Is there any support for human dignity in a scientific world view? Yes, says Rahner, it is the idea of the human person as the one who can now "direct" the very progression of culture and even of nature. This human person can hardly be a mere caprice or product of chance. He or she has the dignity of being a caretaker or shepherd of human destiny, and not just a mere product of chance. We must see, Rahner says, that a supposedly "brute nature" actually discovers its own goal in the human being. With that insight, we can avoid falling into the "platonic dualism" which regards spirit as the enemy of matter.
If nature's goal is spirit, then the cosmos is related to its ground or source. The ground of being then becomes not a logical presupposition (e.g., an original "creative impulse") but rather a goal. The ground of being becomes the one toward whom the person strives. It is a magnet which draws us to transcend what we were and to become what we are called to be. It is, in short, God's spirit. Persons are not just a product of the cosmos, but their union with God is the very goal of the cosmos. In the human being, the cosmos presses forward, reaching toward its own "self-presence in spirit" (190).
Hence we human beings are able to anticipate our goal. It is nothing less than the goal of the cosmos. Our goal is the unity of a spirit which knows itself. Christianity calls it salvation, immortality of the soul, resurrection of the flesh. These terms "mean" the fulfillment of the cosmos. The cosmos "desires" to receive God, described by Rahner as "the immediate self-communication of its own ground" (190). It desires this goal in and through its highest creatures, human beings.
What will it mean for the cosmos to achieve its goal? It will mean that the world will receive God in such a way that God becomes the world's innermost life. And this goal is already present, at least in anticipation. We see the world's goal in our own life-long struggle for existence and dignity, whereby we "act out of a formal anticipation of the whole" (191). A person may claim to be uninterested in God. Such may claim to rely, not on God, but on "science." But Rahner says that we are, by our nature, spiritual beings. We live in the midst of a mystery, a question about our goal and purpose. And this mystery and question remains, whether we choose to acknowledge it or not.
F. The Place of Christ in an Evolutionary View of the World (VI.1.F, p. 192). The goal of the world, then, is to find itself in an encounter with God. We creatures of the world find ourselves in the manner or way that God has given to us. This is the way of self-transcendence. And since this is the way that God has given, then it is a fundamental clue to the nature of Christology.

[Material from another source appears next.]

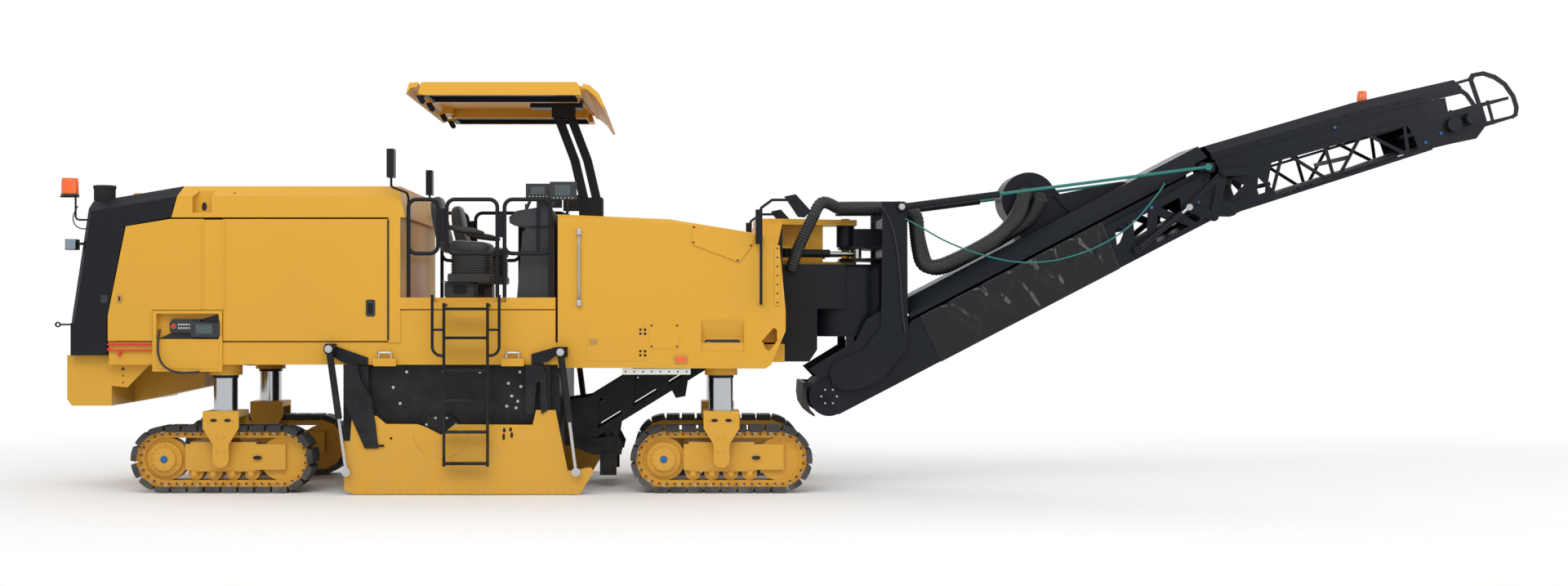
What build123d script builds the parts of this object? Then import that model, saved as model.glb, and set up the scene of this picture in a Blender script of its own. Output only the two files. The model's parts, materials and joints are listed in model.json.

God has created human beings in such a way that we can freely respond to God. We are spiritual beings, and when we respond to God, then we are communion with God. When God offered to humanity the divine self in Jesus Christ, we were invited to accept that offer. The acceptance of the offer "justified" us in St. Paul's sense of the word. It united us with Christ, made us members of his body, and so his justice before God became our own justice. To reject that offer is disbelief and sin.